Intel's processors are used in just a handful of mobile phones and tablets, and 52-year-old Krzanich will have to a get device makers to adopt the company's mobile Atom processors. Intel has poured millions of dollars into smartphone and tablet chip development as it tries to take market share away from ARM, whose processors are used in most tablets and smartphones.

It will also be up to the new CEO to fix a faltering strategy around Ultrabooks, which Intel is pushing as a new category of thin-and-light laptops with tablet features. Ultrabooks were introduced to reinvigorate the PC market, but product sales have been slow.

Analysts have also pointed out that Intel could focus more on a foundry strategy and expand operations for making chips for third parties. Intel's fabrication plants are considered more advanced compared to those of rivals GlobalFoundries, Samsung, and TSMC (Taiwan Semiconductor Manufacturing Co.). Intel has historically used its manufacturing assets to make chips for itself, but it has recently opened up to the idea of becoming a contract manufacturer.

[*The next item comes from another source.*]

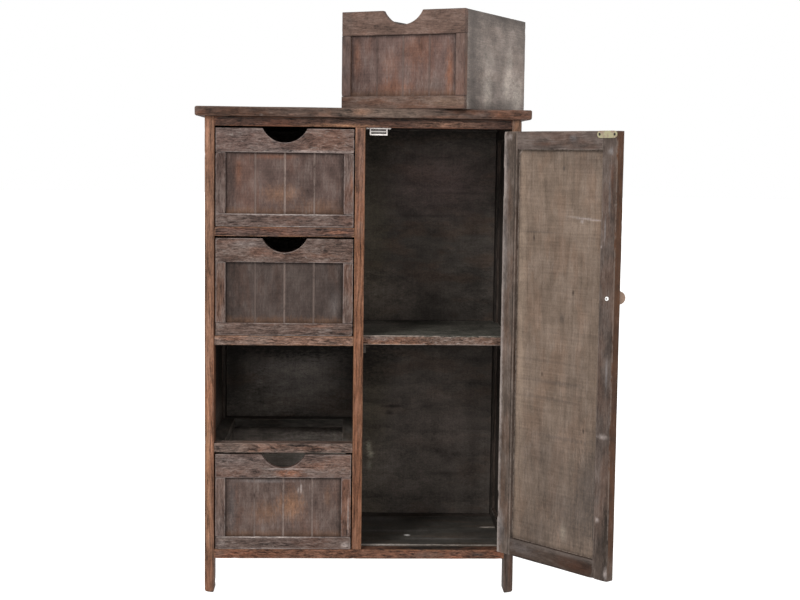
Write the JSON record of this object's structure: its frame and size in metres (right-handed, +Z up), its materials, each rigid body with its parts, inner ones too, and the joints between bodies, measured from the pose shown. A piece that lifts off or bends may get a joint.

Intel makes chips -- mainly high-margin FPGAs -- on a limited basis for third parties such as Altera, Tabula, and Achronix.

Otellini became Intel CEO in 2005 just as the company was struggling to keep up with chip development and losing processor market share to rival Advanced Micro Devices. Otellini put in place the famous "tick-tock" strategy that brought out updates to chips on a yearly basis. That stabilized product releases, development, and chip manufacturing cycles. In addition to winning back market share, Otellini played a key role in Apple's shift from IBM's and Motorola's PowerPC processors to Intel's x86 chips on Macs in 2005.

Otellini also guided Intel through multiple antitrust cases and expanded product offerings through acquisitions of companies such as Wind River and McAfee. Intel also acquired networking firm Fulcrum, and assets from Qlogic and Cray, with which the company is expanding its data center offerings. Intel also bought wireless assets from Infineon which are expected to be integrated into smartphone and tablet processors.

But for all his achievements, Otellini's reign had its rough times. He failed to quickly adapt to the fast-growing mobile market, and had to belatedly accelerate the development of the Atom chips. Otellini was also a champion of Ultrabooks, which have so far failed in the market.